Search code examples
javascriptarraysrecursionfilterdomparser

Regular expression for finding all sub strings which are NOT inside a HTML link element


Assuming I have the following HTML snippet:

Deep Work 
<p>
<a data-href="Deep Work" href="Deep Work" class="internal-link" 
target="_blank" rel="noopener">Deep Work</a>
</p>
Deep Work
<a href="blabla">Some other text</a>

Which regular expression will only match the two "Deep Work" text snippets which are located completely outside of the a-blocks? So, only the ones marked as yellow in this screenshot (not the red ones):

Screenshot

I tried multiple approaches, but always ended up getting a match for the last red one. Which I need to avoid. Thus I would appreciate any help from the community. Thanks!

Update: Unfortunately I simplified the HTML code above too much, using line breaks, to get it readable in StackOverflow.
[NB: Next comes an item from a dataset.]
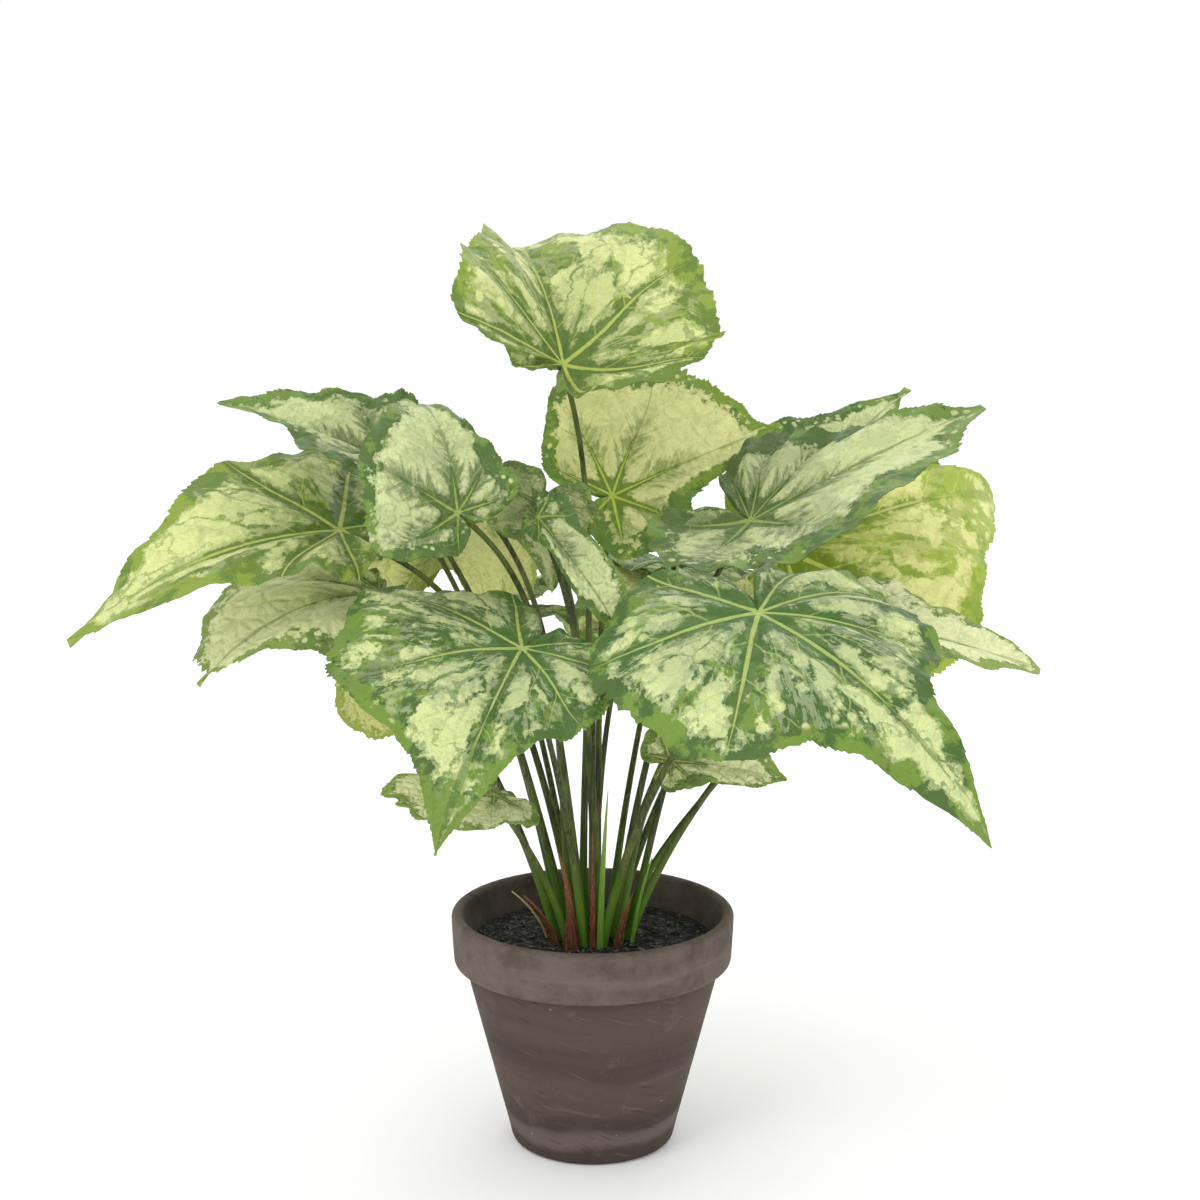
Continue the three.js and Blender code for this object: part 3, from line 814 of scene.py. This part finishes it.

Here is better use case:

<p><a data-href="Deep Work" href="Deep Work" class="internal-link" target="_blank" rel="noopener">Deep Work</a> Deep Work <a data-href="Deep Work" href="Deep Work" class="internal-link" target="_blank" rel="noopener">Deep Work</a> Deep Work </p>

Again only the two "Deep Work" mentions outside any A-block should be found by the RegExp.


Solution

  • »Again only the two "Deep Work" mentions outside any A-block should be found by the RegExp.«

    Since the OP's example clearly shows, that the OP wants to match any node value (or text content) from just the first-level text-nodes, a solution based on DOMParser.parseFromString might look similar to the next provided example code ...

    const sampleMarkup =
      `Deep Work 1
      <p>
        <a data-href="Deep Work" href="Deep Work" class="internal-link" 
        target="_blank" rel="noopener">Deep Work</a>
      </p>
      Deep Work 2
      <a href="blabla">Some other text</a>`;
    
    console.log(
      Array
        // make an array from ...
        .from(
          (new DOMParser)
            // ... a parsed document ...
            .parseFromString(sampleMarkup, 'text/html')
            // ... body's ...
            .querySelector('body')
            // ... child nodes ...
            .childNodes
        )
        // ... and filter just the first level text nodes in order to ...
        .filter(node => node.nodeType === 3)
        // ... retrieve each matching text node's sanitized/trimmed text content.
        .map(node => node.nodeValue.trim())
    );
    .as-console-wrapper { min-height: 100%!important; top: 0; }

    From the above comments ...

    »The last edit, which provides the one-liner markup, implicitly changes the requirements for it is not equal to the before provided formatted html code. There is a difference in matching just all first level text node values (formatted code example) and matching any text node value which is not part of an <a/> element (the one-liner markup).«

    ... but as already mentioned ...

    »The task described by the OP is nothing that should be solved by regex (nor can a pure regex based approach assure 100% reliability on that matter). The OP should consider a DOMParser based approach.«

    ... due to a reliable approach, the refactoring can be achieved pretty easily ...

    // `<p>
    //   <a data-href="Deep Work" href="Deep Work" class="internal-link" target="_blank" rel="noopener">
    //     Deep Work
    //   </a>
    //   Deep Work 1
    //   <a data-href="Deep Work" href="Deep Work" class="internal-link" target="_blank" rel="noopener">
    //     Deep Work
    //   </a>
    //   Deep Work 2
    // </p>`
    
    const sampleMarkup = '<p><a data-href="Deep Work" href="Deep Work" class="internal-link" target="_blank" rel="noopener">Deep Work</a>Deep Work 1<a data-href="Deep Work" href="Deep Work" class="internal-link" target="_blank" rel="noopener">Deep Work</a>Deep Work 2</p>';
    
    function collectTextNodes(textNodeList, node) {
      const nodeType = node?.nodeType;
      if (nodeType === 1) {
    
        [...node.childNodes]
          .reduce(collectTextNodes, textNodeList);
    
      } else if (nodeType === 3) {
    
        textNodeList.push(node);
      }
      return textNodeList;
    }
    
    console.log(
      // ... collect any text node from within ...
      collectTextNodes(
        [],
        (new DOMParser)
          // ... a parsed document's ...
          .parseFromString(sampleMarkup, 'text/html')
          // ... body ...
          .querySelector('body')
      )
      // ... and filter any text node which is not located within an `<a/>` element ...
      .filter(textNode =>
        textNode.parentNode.closest('a') === null
      )
      // ... and retrieve each matching text node's sanitized/trimmed text content.
      .map(node =>
        node.nodeValue.trim()
      )
    );
    .as-console-wrapper { min-height: 100%!important; top: 0; }